How to use authoritative data with this calculator
For stronger decisions, pair your internal data with official sources. The US Bureau of Labor Statistics provides inflation, wage, and productivity data that can help estimate the variable cost side of the model. The US Bureau of Economic Analysis offers GDP and industry level indicators that can inform demand assumptions. For conceptual study support, the University of Minnesota open economics text is a useful academic reference for marginal analysis, market structure, and profit theory.

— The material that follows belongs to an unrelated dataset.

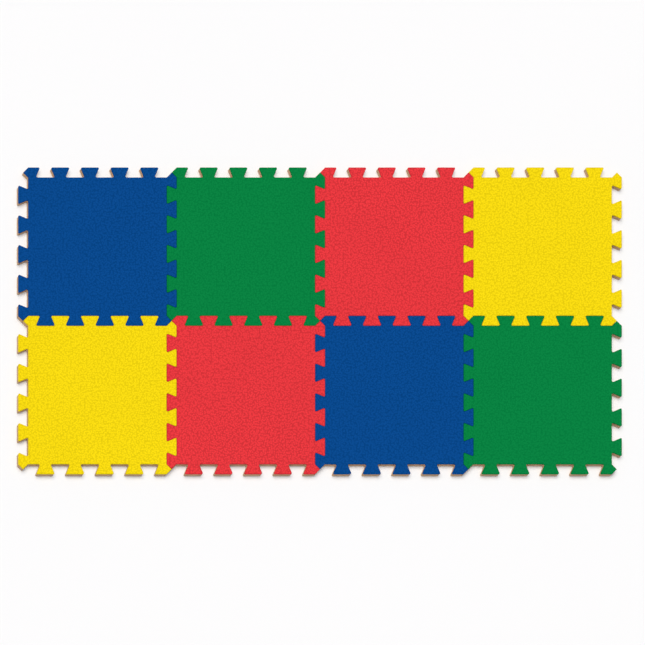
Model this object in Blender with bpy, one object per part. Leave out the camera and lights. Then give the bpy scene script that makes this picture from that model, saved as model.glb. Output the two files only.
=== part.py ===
"""Blocking mats: eight square foam tiles, four wide and two deep, that lock edge to edge.

Knitting is pinned out on them to dry. Each tile is a coloured face sheet bonded to a
thicker tan base, and both are cut to one outline with dovetail teeth on all four sides.
A tooth of one tile fills a slot of the next, so a tile only comes free by lifting.

Metres, +Z up. The mats lie on Z = 0, centred on X and Y. +X runs along the long side,
and +Y points to the back row.
"""

import math

import bmesh
import bpy
from mathutils import Matrix, Vector

# The tile, all of it independent sizes.
TILE_PITCH = 0.305  # from one seam's mid-line to the next
TEETH_PER_SIDE = 5
TOOTH_DEPTH = 0.0205  # from a slot's floor to a tooth's tip
FLANK_ANGLE = math.radians(23)  # how far a tooth's side leans out, which locks the seam
CORNER_RADIUS = 0.0025  # on the teeth and in the slots
TILE_THICKNESS = 0.010
FACE_THICKNESS = 0.002  # of the coloured sheet, within the tile's thickness

# Clearances.
SEAM_CLEARANCE = 0.0003  # between neighbouring tiles, all along the seam
BOND_GAP = 0.0003  # the film between the face sheet and the base

# How finely a tooth's corner is drawn.
ARC_STEPS = 2

# The tiles' colours, from left to right.
BACK_ROW = ("blue", "green", "red", "yellow")
FRONT_ROW = ("yellow", "red", "blue", "green")

FOAM_COLOURS = {
    "blue": (0.004, 0.067, 0.262),
    "green": (0.002, 0.223, 0.054),
    "red": (0.787, 0.041, 0.048),
    "yellow": (0.913, 0.694, 0.006),
    "tan": (0.610, 0.328, 0.147),
}
FOAM_ROUGHNESS = 0.8

# What follows from them.
TOOTH_PITCH = TILE_PITCH / TEETH_PER_SIDE
HALF_DEPTH = TOOTH_DEPTH / 2
FLANK_RUN = TOOTH_DEPTH * math.tan(FLANK_ANGLE)
TIP_WIDTH = TOOTH_PITCH / 2 + FLANK_RUN
ROOT_WIDTH = TOOTH_PITCH / 2 - FLANK_RUN
BASE_TOP = TILE_THICKNESS - FACE_THICKNESS - BOND_GAP
FACE_BOTTOM = TILE_THICKNESS - FACE_THICKNESS


def clear_scene():
    """Remove whatever the open file holds."""
    for item in list(bpy.data.objects):
        bpy.data.objects.remove(item, do_unlink=True)


def side_corners():
    """One side's corners, as (along, outward, rounded), from the start of the side.

    Along runs on the seam's mid-line and outward leaves the tile. The first tooth has
    its outer half cut off at 45 degrees, so that four tiles meet point to point, and the
    last slot ends at the next side's point.
    """
    first_middle = TOOTH_PITCH / 4
    corners = [
        (0, 0, False),
        (HALF_DEPTH, HALF_DEPTH, False),
        (first_middle + TIP_WIDTH / 2, HALF_DEPTH, True),
        (first_middle + ROOT_WIDTH / 2, -HALF_DEPTH, True),
    ]
    for tooth in range(1, TEETH_PER_SIDE):
        middle = first_middle + tooth * TOOTH_PITCH
        corners += [
            (middle - ROOT_WIDTH / 2, -HALF_DEPTH, True),
            (middle - TIP_WIDTH / 2, HALF_DEPTH, True),
            (middle + TIP_WIDTH / 2, HALF_DEPTH, True),
            (middle + ROOT_WIDTH / 2, -HALF_DEPTH, True),
        ]
    corners.append((TILE_PITCH - HALF_DEPTH, -HALF_DEPTH, False))
    return corners


def seam_line():
    """The nominal outline of a tile about its own centre, anticlockwise, unrounded."""
    corners = []
    for quarter in range(4):
        turn = Matrix.Rotation(-quarter * math.pi / 2, 2)
        for along, outward, rounded in side_corners():
            point = turn @ Vector((along - TILE_PITCH / 2, outward + TILE_PITCH / 2))
            corners.append((point, rounded))
    corners.reverse()
    return corners


def inward_normal(start, end):
    """The unit normal on the left of an edge, which is inside an anticlockwise outline."""
    edge = (end - start).normalized()
    return Vector((-edge.y, edge.x))


def arc_corner(before, corner, after, radius):
    """The points of an arc that rounds one corner, which touches both of its edges."""
    to_before = (before - corner).normalized()
    to_after = (after - corner).normalized()
    half_angle = to_before.angle(to_after) / 2
    bisector = (to_before + to_after).normalized()
    centre = corner + bisector * (radius / math.sin(half_angle))
    start = corner + to_before * (radius / math.tan(half_angle)) - centre
    swept = math.pi - 2 * half_angle
    turn = 1 if to_before.cross(to_after) < 0 else -1
    points = []
    for step in range(ARC_STEPS + 1):
        spoke = Matrix.Rotation(turn * swept * step / ARC_STEPS, 2) @ start
        points.append(centre + spoke)
    return points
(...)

Practical workflow for analysts and students
A strong workflow is simple. First, estimate your demand and cost parameters from historical data, market research, or a classroom problem. Second, run the calculator to find the implied optimum. Third, test several scenarios: a base case, a higher cost case, and a weaker demand case. Fourth, compare the results to operational constraints such as staffing, shelf space, machine hours, or service quality. Fifth, decide whether the theoretical optimum is realistically achievable. This process builds economic discipline into decision making without requiring a large analytics stack.
In short, a profit maximization calculator in calculus turns an abstract idea into a practical, measurable output plan. It links price, demand, cost, and profit in one coherent framework. If you understand the assumptions and combine them with current data, it can be a powerful tool for classroom mastery and real world decision support.